NISKAYUNA — Niskayuna Central School District is on the market for someone to lead its efforts to ensure equity for all students – again.

Matt Grimes, who started as Niskayuna’s equity coordinator in August, a newly-created position tasked with improving issues of diversity and inclusion in the district, has resigned effective Friday.

Niskayuna Superintendent Cosimo Tangorra Jr. this week said he planned to fill the position as soon as possible and that he had reached out to people across the state and nation about finding someone for the job. The equity coordinator job played a key role as district officials responded this fall after Niskayuna fans made racist comments during a home soccer game against Schenectady. 

“It’s a stutter step,” Tangorra said of whether the vacancy would slow momentum on the district’s efforts. “The whole community, the whole district is committed to advancing this work and bringing equity to the forefront.”

While officials search to fill the equity coordinator vacancy, Tangorra said the district would continue working with outside firms and consultants on equity and diversity programs. He said he met this week with students about equity initiatives they have established in an effort to continue moving those ideas forward without an equity coordinator on the job.
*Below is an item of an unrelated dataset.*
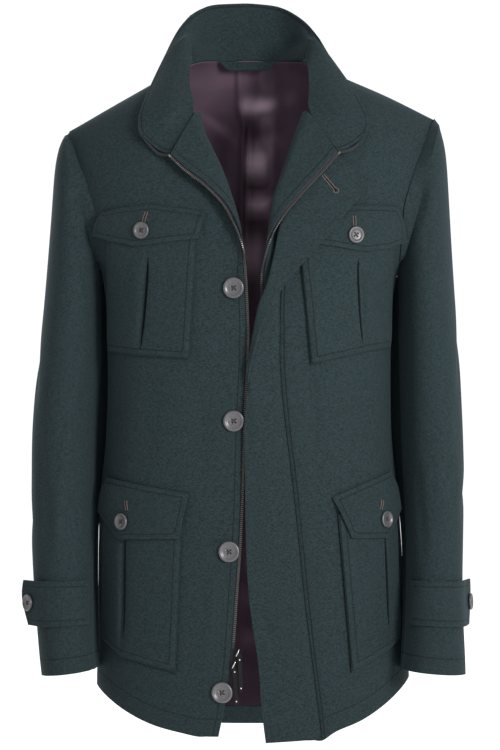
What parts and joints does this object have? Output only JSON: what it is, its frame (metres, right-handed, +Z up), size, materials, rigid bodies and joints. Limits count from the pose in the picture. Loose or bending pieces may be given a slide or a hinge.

When reached by email this week, Grimes declined to comment about his departure. Grimes grew up in Troy and has worked at The College of Saint Rose and the SEAT Center in Schenectady. He also taught middle school and high school Spanish in Cleveland city schools.

Niskayuna’s efforts to promote equity – a focus on ensuring students from all backgrounds feel supported and are treated fairly – were thrust into the spotlight this fall after Niskayuna student fans directed racist comments at Schenectady players during a girl’s soccer game. District officials said they couldn’t identify specific students responsible for the comments. Former and current Niskayuna students and families have also recounted racist comments and incidents and feelings of isolation dating back decades.

In the fall, as Grimes settled into the new position, he defined equity as “making sure we provide opportunities to students to access the same experience within and outside the class.” He had started working with students, teachers and school administrators; when a group of Niskayuna students joined students from other area districts at Union to discuss diversity and inclusion, Grimes joined them.

“As a system, it is our job, it is our priority to make sure that all students deserve and have access to an excellent education,” Grimes said in an October interview with the Daily Gazette. “When we remove diversity, equity and inclusions from the conversation, we really are not ensuring that all students are being accounted for and we are leaving some behind.”

Tangorra in the fall acknowledged not all Niskayuna students are enjoying the same educational experience: “There is a separate experience that is taking place for students of color,” he said in October. This week he reiterated that equity was a “major issue” for district leaders.